When oversight bodies ask, Where do we stand? They are not looking for raw data, spreadsheets, or fragmented updates from risk, compliance, audit, and IT. They are looking for concise, defensible, and business-aligned insight.

This is where GRC dashboards for board reporting become indispensable.

Modern GRC dashboards transform complex risk and compliance landscapes into structured, decision-ready intelligence. They bridge the gap between operational controls and strategic governance. When designed correctly, they enable sharper conversations, faster decisions, and stronger organizational resilience.

Why GRC Dashboards for Board Reporting Now Matter

Why GRC dashboards for board reporting now matter

What Board Management Expect from Risk and Compliance Reporting

Oversight committees are not interested in operational minutiae. They are accountable for enterprise-level outcomes:

  • Financial stability
  • Regulatory exposure
  • Reputational integrity
  • Operational continuity
  • Strategic growth

What they expect from GRC reporting for executives includes:

Clarity – A clear view of enterprise risk posture.

Materiality – Focus on risks that materially impact strategic objectives.

Trend visibility – Whether exposure is increasing, decreasing, or stable.

Accountability – Clear ownership and remediation status.

Forward-looking insights – Emerging threats and predictive indicators.

Traditional risk reports often answer the question: “What happened?”

Effective risk dashboards for senior management answer:

  • What is our current exposure?
  • How does it compare to our risk appetite?
  • What decisions are required?
  • What is the potential business impact?

A board-level GRC dashboard should function as a strategic navigation system, not a data archive.

Common Gaps in Traditional GRC Reporting

Many organizations struggle with reporting maturity. Common gaps include:

1. Siloed Reporting

Risk, compliance, audit, IT security, and operational resilience teams produce separate reports. These lack integration and do not present a unified risk view.

2. Overemphasis on Control Activity

Reporting often focuses on:

  • Number of policies updated
  • Number of audits conducted
  • Training completion rates

While important, these are activity metrics — not exposure to metrics.

3. Data Overload

Long PDF decks with dozens of pages overwhelm decision-makers.
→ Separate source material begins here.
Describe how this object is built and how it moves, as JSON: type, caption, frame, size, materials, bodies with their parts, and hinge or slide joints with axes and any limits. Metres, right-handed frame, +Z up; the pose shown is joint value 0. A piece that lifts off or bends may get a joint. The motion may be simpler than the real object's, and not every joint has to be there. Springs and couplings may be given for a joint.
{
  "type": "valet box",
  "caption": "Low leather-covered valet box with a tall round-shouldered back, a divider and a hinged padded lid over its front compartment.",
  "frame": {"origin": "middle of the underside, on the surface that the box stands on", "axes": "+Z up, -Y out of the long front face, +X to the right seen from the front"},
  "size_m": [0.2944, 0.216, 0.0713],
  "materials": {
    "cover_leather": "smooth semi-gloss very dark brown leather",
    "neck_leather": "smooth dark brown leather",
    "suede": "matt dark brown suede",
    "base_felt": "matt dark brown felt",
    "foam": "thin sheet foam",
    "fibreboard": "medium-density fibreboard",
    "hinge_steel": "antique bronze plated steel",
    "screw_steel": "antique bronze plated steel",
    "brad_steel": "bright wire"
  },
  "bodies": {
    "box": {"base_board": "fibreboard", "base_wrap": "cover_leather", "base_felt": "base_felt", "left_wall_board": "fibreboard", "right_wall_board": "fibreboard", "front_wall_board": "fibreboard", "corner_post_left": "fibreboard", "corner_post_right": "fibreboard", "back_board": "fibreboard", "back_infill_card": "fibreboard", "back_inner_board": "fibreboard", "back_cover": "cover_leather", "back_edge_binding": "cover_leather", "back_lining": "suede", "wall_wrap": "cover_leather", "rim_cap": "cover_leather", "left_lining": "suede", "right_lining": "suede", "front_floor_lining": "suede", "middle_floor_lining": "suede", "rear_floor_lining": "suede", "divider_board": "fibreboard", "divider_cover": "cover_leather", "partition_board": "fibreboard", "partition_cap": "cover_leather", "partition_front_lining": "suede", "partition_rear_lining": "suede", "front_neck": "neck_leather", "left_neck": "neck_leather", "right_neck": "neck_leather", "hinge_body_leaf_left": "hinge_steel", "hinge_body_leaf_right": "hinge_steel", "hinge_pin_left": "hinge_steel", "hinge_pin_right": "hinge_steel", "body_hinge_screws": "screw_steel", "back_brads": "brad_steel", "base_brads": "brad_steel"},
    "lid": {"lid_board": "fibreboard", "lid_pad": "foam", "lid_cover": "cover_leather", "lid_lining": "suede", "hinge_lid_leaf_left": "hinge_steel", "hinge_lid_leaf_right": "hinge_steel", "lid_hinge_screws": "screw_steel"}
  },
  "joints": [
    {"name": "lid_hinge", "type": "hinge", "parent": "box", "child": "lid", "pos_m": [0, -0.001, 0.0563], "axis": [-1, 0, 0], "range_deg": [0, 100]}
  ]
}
Without context, more data creates less clarity.

4. Lack of Business Alignment

Risk metrics are rarely mapped to strategic objectives, revenue streams, or critical assets.

Without a structured GRC dashboard for board reporting, oversight becomes reactive instead of proactive.
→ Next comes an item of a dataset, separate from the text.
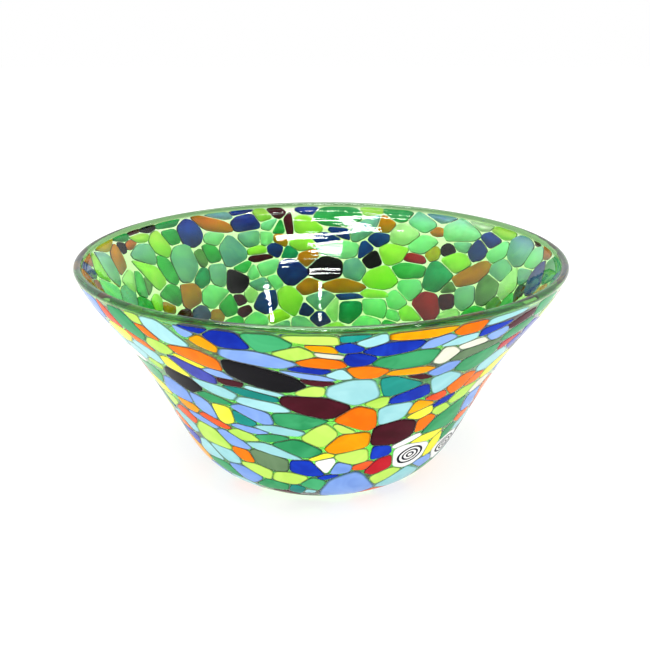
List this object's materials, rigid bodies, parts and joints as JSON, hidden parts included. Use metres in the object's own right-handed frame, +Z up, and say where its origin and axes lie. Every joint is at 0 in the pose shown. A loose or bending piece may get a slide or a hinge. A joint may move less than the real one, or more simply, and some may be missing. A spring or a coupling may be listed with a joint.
{
  "type": "art glass bowl",
  "caption": "Round blown glass bowl with a flared rim, its outside covered in fused chips of coloured glass over clear green.",
  "frame": {"origin": "middle of the base, on the surface that the bowl stands on", "axes": "+Z up along the bowl's axis; -Y is the front, with the most carefully matched chips; +X is to the right seen from the front"},
  "size_m": [0.15, 0.15, 0.07],
  "materials": {
    "green_clear_glass": "clear lime-green blown glass, fire polished",
    "cane_white_glass": "opaque white cane glass, glossy",
    "cane_dark_glass": "opaque blue-black cane glass, glossy",
    "orange_glass": "orange opaque chip glass, fused and glossy",
    "amber_glass": "amber opaque chip glass, fused and glossy",
    "red_orange_glass": "red orange opaque chip glass, fused and glossy",
    "red_glass": "red opaque chip glass, fused and glossy",
    "maroon_glass": "maroon opaque chip glass, fused and glossy",
    "black_glass": "black opaque chip glass, fused and glossy",
    "cobalt_glass": "cobalt opaque chip glass, fused and glossy",
    "violet_blue_glass": "violet blue opaque chip glass, fused and glossy",
    "periwinkle_glass": "periwinkle opaque chip glass, fused and glossy",
    "pale_turquoise_glass": "pale turquoise opaque chip glass, fused and glossy",
    "teal_glass": "teal opaque chip glass, fused and glossy",
    "sea_green_glass": "sea green opaque chip glass, fused and glossy",
    "lime_glass": "lime opaque chip glass, fused and glossy",
    "lemon_yellow_glass": "lemon yellow opaque chip glass, fused and glossy",
    "white_glass": "white opaque chip glass, fused and glossy",
    "ivory_glass": "ivory opaque chip glass, fused and glossy",
    "olive_glass": "olive opaque chip glass, fused and glossy"
  },
  "bodies": {
    "root": {"chips_amber": "amber_glass", "chips_black": "black_glass", "chips_cobalt": "cobalt_glass", "chips_ivory": "ivory_glass", "chips_lemon_yellow": "lemon_yellow_glass", "chips_lime": "lime_glass", "chips_maroon": "maroon_glass", "chips_olive": "olive_glass", "chips_orange": "orange_glass", "chips_pale_turquoise": "pale_turquoise_glass", "chips_periwinkle": "periwinkle_glass", "chips_red": "red_glass", "chips_red_orange": "red_orange_glass", "chips_sea_green": "sea_green_glass", "chips_teal": "teal_glass", "chips_violet_blue": "violet_blue_glass", "chips_white": "white_glass", "green_glass_bowl": "green_clear_glass", "murrine_dark_rings": "cane_dark_glass", "murrine_white_glass": "cane_white_glass"}
  },
  "joints": []
}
Key Metrics in GRC Dashboards for Senior-level Management

An effective dashboard is not about quantity. It is about relevance.
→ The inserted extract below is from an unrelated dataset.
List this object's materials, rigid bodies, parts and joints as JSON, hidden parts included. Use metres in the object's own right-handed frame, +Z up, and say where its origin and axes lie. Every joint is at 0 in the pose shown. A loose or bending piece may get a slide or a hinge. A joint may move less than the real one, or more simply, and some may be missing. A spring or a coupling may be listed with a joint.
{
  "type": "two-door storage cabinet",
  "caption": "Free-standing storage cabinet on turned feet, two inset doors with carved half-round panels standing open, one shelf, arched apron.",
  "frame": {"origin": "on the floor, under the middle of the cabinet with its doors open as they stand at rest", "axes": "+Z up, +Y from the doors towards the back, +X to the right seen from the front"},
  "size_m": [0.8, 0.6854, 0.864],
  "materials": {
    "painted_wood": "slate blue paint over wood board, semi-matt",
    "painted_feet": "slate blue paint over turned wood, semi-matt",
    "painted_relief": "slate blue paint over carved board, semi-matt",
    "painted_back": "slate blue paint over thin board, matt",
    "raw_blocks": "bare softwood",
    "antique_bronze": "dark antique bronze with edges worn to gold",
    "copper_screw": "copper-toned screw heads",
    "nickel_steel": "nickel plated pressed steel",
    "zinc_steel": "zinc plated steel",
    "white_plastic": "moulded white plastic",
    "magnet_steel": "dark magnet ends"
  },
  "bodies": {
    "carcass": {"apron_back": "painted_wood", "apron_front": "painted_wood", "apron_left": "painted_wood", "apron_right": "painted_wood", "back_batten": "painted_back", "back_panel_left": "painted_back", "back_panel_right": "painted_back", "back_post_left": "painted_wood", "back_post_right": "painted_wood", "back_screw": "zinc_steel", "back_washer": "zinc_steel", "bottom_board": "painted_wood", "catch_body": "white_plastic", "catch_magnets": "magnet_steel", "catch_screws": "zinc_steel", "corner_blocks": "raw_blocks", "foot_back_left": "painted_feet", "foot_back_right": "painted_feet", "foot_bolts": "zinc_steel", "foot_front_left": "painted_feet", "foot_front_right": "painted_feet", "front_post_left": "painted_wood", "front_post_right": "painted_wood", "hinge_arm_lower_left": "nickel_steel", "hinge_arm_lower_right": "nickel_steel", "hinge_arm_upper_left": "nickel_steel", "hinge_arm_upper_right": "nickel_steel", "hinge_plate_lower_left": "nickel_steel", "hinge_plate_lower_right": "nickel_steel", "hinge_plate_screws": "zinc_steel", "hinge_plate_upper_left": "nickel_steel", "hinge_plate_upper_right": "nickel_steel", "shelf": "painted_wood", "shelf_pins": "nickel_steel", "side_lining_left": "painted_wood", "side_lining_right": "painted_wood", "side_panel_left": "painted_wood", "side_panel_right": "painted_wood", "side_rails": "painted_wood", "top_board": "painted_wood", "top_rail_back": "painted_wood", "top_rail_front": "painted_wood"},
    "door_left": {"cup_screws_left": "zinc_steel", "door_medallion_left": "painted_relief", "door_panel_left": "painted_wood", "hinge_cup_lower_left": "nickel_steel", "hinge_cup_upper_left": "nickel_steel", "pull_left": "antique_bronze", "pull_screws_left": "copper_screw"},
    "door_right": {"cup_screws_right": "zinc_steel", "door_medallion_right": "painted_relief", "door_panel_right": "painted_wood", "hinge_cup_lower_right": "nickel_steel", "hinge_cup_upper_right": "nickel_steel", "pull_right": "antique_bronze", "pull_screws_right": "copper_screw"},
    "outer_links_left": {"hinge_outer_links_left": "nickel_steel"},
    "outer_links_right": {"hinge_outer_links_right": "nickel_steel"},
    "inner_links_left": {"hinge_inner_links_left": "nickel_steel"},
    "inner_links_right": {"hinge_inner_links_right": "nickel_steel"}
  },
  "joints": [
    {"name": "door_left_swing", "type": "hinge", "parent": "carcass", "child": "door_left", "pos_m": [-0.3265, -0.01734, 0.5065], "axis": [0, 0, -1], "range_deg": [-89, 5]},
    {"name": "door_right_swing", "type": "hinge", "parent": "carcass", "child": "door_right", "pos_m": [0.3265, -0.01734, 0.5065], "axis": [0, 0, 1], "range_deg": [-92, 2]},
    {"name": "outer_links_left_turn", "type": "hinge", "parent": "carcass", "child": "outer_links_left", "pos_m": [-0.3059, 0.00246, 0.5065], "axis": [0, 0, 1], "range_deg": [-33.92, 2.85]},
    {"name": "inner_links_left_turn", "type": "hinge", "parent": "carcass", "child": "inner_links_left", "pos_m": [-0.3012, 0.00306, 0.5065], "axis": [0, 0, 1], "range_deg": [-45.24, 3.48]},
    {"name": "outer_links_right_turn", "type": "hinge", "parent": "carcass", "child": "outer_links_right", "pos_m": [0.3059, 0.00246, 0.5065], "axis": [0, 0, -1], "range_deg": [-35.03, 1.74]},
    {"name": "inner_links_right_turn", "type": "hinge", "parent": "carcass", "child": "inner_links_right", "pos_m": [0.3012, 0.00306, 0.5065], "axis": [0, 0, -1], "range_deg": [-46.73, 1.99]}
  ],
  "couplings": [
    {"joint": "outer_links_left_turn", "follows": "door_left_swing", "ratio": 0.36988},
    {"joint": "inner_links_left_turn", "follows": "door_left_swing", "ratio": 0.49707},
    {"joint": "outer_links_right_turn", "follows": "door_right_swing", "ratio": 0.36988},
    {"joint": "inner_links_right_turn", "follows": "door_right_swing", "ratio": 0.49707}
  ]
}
Risk, Compliance, and Audit KPIs That Matter

The most effective GRC KPIs for leadership fall into five categories:

Enterprise Risk Metrics

  • Top 10 enterprise risks (by impact and likelihood)
  • Residual risk vs inherent risk comparison
  • Risk heat maps across business units
  • Risk appetite threshold breaches
  • Emerging risk indicators

These board reporting risk metrics should focus on:

  • Financial exposure
  • Operational downtime potential
  • Regulatory penalties
  • Data breach impact
  • Supply chain disruption

Boards need visibility into whether risk is within acceptable tolerance levels.

Compliance Dashboards

Strong compliance dashboards provide:

  • Regulatory compliance status by framework (ISO, SOC, GDPR, HIPAA, NIST, etc.)
  • Open compliance gaps and remediation timelines
  • High-risk non-conformities
  • Policy exceptions and approvals
  • Control effectiveness scores

Instead of showing “X controls tested,” dashboards should show:

  • % of critical controls failing
  • Regulatory exposure rating
  • Likelihood of enforcement risk

Compliance should be framed as exposure management — not checkbox fulfillment.

Audit & Control Metrics

  • Audit findings by severity
  • Repeat findings trend analysis
  • Time to remediation
  • Control failure rate
  • Assurance coverage across critical assets

A powerful board dashboard highlights systemic weaknesses, not isolated issues.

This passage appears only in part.